At parsing time, you should add Notification for deserialization to corresponded element, like shown below.


// Create information container
Channel channel = new Channel();
// Create RSS document parsing Element
RSSRootElement root = new RSSRootElement(null);
// Add Notifiation to "channel" element
root.channel.addNotification(new ChannelNotification(channel));

          :

ElementDrivenHandler handler = new ElementDrivenHandler(root);
handler.parse(reader); // parse RSS XML document
// here, Channel is deserialized from XML document

Deserialization procedure

Extension

This section explains how to add extension elements and get value from them, by showing implementation code for "date" of "Dublin Core" under "item" of RSS.

In SASAX-RSS GUI source files, specific implementation parts for "date" of "Dublin Core" are sorrounded by ">>>> DC:DATE" and "<<<< DC:DATE".

There are only 4 such parts. One of them is string symbol definition to share, and another is for displaying. The other two parts are real deserialization code: "registration of element" and "deserialization from element".

Register element

LooseDateTimeElement can be used for "date" of "Dublin Core", and element registration code is like as shown below.

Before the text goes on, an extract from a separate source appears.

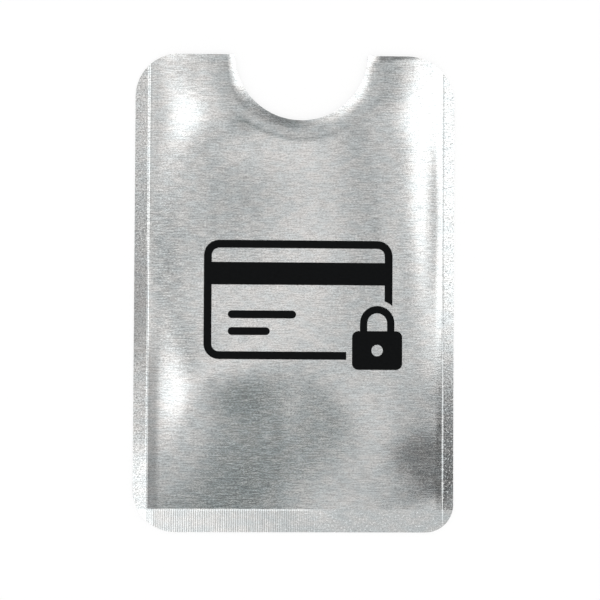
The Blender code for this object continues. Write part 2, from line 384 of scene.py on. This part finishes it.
def arc(centre_x, centre_y, radius, first_degrees, last_degrees, steps):
    """Points along a circle from one angle to another, both ends included."""
    angles = np.radians(np.linspace(first_degrees, last_degrees, steps + 1))
    return [(centre_x + radius * math.cos(a), centre_y + radius * math.sin(a)) for a in angles]


def spaced(start, stop, pitch):
    """Evenly spaced places between two ends, both included."""
    return np.linspace(start, stop, max(1, round((stop - start) / pitch)) + 1)


# The frame

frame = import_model()
root = next(iter(frame["bodies"]))
low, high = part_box("front_foil")
LEFT, BASE = low[0], low[1]
RIGHT, MOUTH = high[0], high[1]
RIM_FOIL_BASE = low[2]
SEAM_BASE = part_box("base_seam")[0][2]
BACK_FOIL_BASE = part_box("back_foil")[0][2]
LEFT_CREASE = LEFT + LEFT_SEAM_WIDTH
RIGHT_CREASE = RIGHT - RIGHT_SEAM_WIDTH
BASE_CREASE = BASE + BASE_SEAM_WIDTH
NOTCH_MIDDLE = MOUTH - NOTCH_DEPTH + NOTCH_RADIUS
NOTCH_START = -math.degrees(math.asin((NOTCH_MIDDLE - MOUTH) / NOTCH_RADIUS))


# Forms


def inward_distances(x, y):
    """How far places lie inside the left, right and base creases."""
    return x - LEFT_CREASE, RIGHT_CREASE - x, y - BASE_CREASE


def seam_swell(x, y, inward):
    """How far the seams' thicker inner edges lift the front sheet, there and a little way into the panel."""
    left_swell = LEFT_SWELL + sum(gain * ramp(y, *span) for gain, span in LEFT_SWELL_GAINS)
    right_swell = RIGHT_SWELL * (1 - RIGHT_SWELL_LOSS * ramp(y, *RIGHT_SWELL_LOSS_SPAN))
    widths = (LEFT_SEAM_WIDTH, RIGHT_SEAM_WIDTH, BASE_SEAM_WIDTH)
    total = 0.0
    for distance, width, swell in zip(inward, widths, (left_swell, right_swell, BASE_SWELL)):
        outside = 1 - np.clip(-distance / width, 0.0, 1.0)
        total = total + swell * outside * np.exp(-np.maximum(distance, 0.0) / SWELL_REACH)
    return total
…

LooseDateTimeElement dcDate =
new LooseDateTimeElement(root.item,
                         "http://purl.org/dc/elements/1.1/",
                         "date",
                         null // meaning GMT time zone
                         );
// register dcDate element under "item" as optional
root.item.addOptionalItem("dc:date", dcDate);

Element for "date" of "Dublin Core"

Deserialize from element

Deserialization code in ItemNotification for "item" element is like as shown below.


public void elementEnded(Element element,
                         ParseContext context)
    throws SAXException //
{
    ItemElement item = (ItemElement)element;

        :

    LooseDateTimeElement dcDate =
    (LooseDateTimeElement)(item.getComponent("dc:date"));
    item_.setValue("dc:date", dcDate.getDate(false));
}

Deserialization from "date" of "Dublin Core"

In above example, "item_" is the Item type member field of it. Item is container for RSS item information.